Padre Antonio Spadaro cura un’antologia che si trasforma in esercizio spiritualeIn un contesto contemporaneo in cui la vita sembra essere affamata di sazietà, di soddisfacimento dei bisogni immediati, di un’agiatezza priva di necessità impellenti di salvezza, l’uomo fa sempre l’esperienza di vivere, ma spesso in maniera distratta, poco attenta allo stupore e alle domande: vive immerso nel concreto e nell’orizzonte delle cose manipolabili.
Lo sostiene padre Antonio Spadaro, S.I., direttore de “La Civiltà Cattolica”, nel libro “Nell'ombra accesa. Breviario poetico di Natale” (Ancora), nel quale sottolinea che gli uomini vivono “uno squilibrio misterioso”, un “misterioso zoppicare”, per usare le parole di Henri De Lubac.
“Da una parte infatti, come creatura, sperimentiamo in mille modi i nostri limiti; dall’altra parte ci accorgiamo di essere senza confini nelle nostre aspirazioni. La sete d’infinito che l’uomo reca nel suo cuore, la tensione verso l’assoluto che lo anima, il suo cor inquietum non può essere saziato da cose contingenti.
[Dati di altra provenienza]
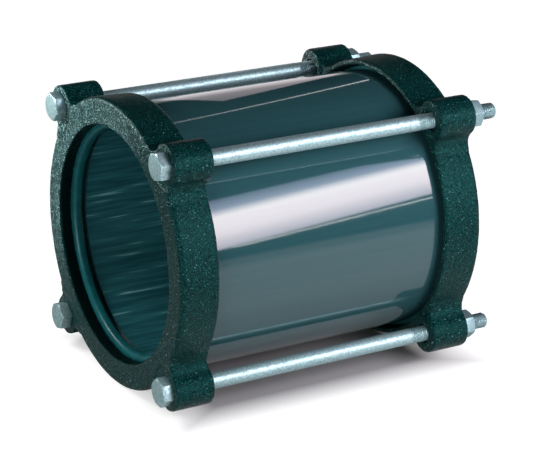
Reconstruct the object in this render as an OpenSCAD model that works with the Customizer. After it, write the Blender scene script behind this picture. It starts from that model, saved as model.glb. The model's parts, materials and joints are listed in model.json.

La condizione umana è radicalmente di attesa”.
La forma d’espressione privilegiata di questa tensione d’attesa, ricorda padre Spadaro, è la poesia, che “scopre gli abissi che abitano l’uomo e ad essi accede con facilità perché assume in se stessa sia la sua capacità di riflessione sia la sua sensibilità e i suoi affetti”.
Da ciò l'idea di un'antologia che offra 50 poesie “che dimostrano un accesso profondo agli abissi del cor inquietum”.
Leggendole, osserva, “si comprende come esse descrivano posizioni differenti, stadi diversi di cammino: dal buio alla visione, attraverso la ricerca umana e l’annunciazione che giunge dall’esterno”. In particolare, è possibile “distinguere con una certa approssimazione i confini tra 'bisogno', 'desiderio' e 'attesa', anche se a volte nel linguaggio comune i termini vengono assimilati”.
Il termine “bisogno”, indica il sacerdote gesuita, “fotografa l’uomo come essere che intende essere appagato, spinto da un elemento narcisistico. È intuibile come una 'fame' che brama un oggetto di soddisfazione”.
“Desiderio” invece etimologicamente “può significare l’atteggiamento di fissare attentamente le stelle (in latino sidera), cioè fissare lo sguardo fuori di sé, verso l’alto o anche provare la privazione ('de-') di qualcosa verso cui si tende, volgendo lo sguardo come verso le stelle. C’è dunque in ogni caso un chiaro riferimento non a se stessi, ma a qualcosa o qualcuno che è altro da sé e verso cui si tende, si aspira”.
Il termine “attesa” rafforza questo secondo significato di “desiderio”, implicando una situazione di “at-tenzione” e di ascolto “che chiede una risposta, una rivelazione. C’è dunque nell’attesa la tensione verso qualcuno o qualcosa che si prevede sopraggiunga. C’è l’aspettativa di una presenza, anche se non definita, chiarita del tutto, a meno che non giunga una 'annunciazione' che ci dica qualcosa in più”.
Le poesie dell'antologia non sono preghiere e almeno per la maggior parte non sono neanche “religiose” in maniera formale. Lo scopo della raccolta è infatti quello di “individuare le corde profonde che l’animo umano tocca quando non gli basta più la superficialità ordinaria, la narcosi di una vita che si trascina come un automatismo”.
In questo contesto, il lettore è “chiamato ad accogliere i versi come se gli arrivassero chiusi in una bottiglia che arriva sulla spiaggia dal vasto oceano”.
Ogni testo è corredato da un breve commento che vuole essere “una guida (non obbligatoria) alla lettura”, senza alcuna nota critica ma con “lo sviluppo brevissimo di qualche dettaglio utile per l’approfondimento e la meditazione”.
Quattro i filoni a cui si ricollegano le poesie: “Buio”, “Ricerca”, “Annunciazione” e “Visione”.
La speranza di padre Spadaro è che la raccolta, che costituisce un percorso e suggerisce un itinerario che ha un inizio e una fine perché sono le poesie che hanno sviluppato in lui “un percorso interiore”, sia per il lettore “una sorta di imprevedibile 'esercizio spirituale'”.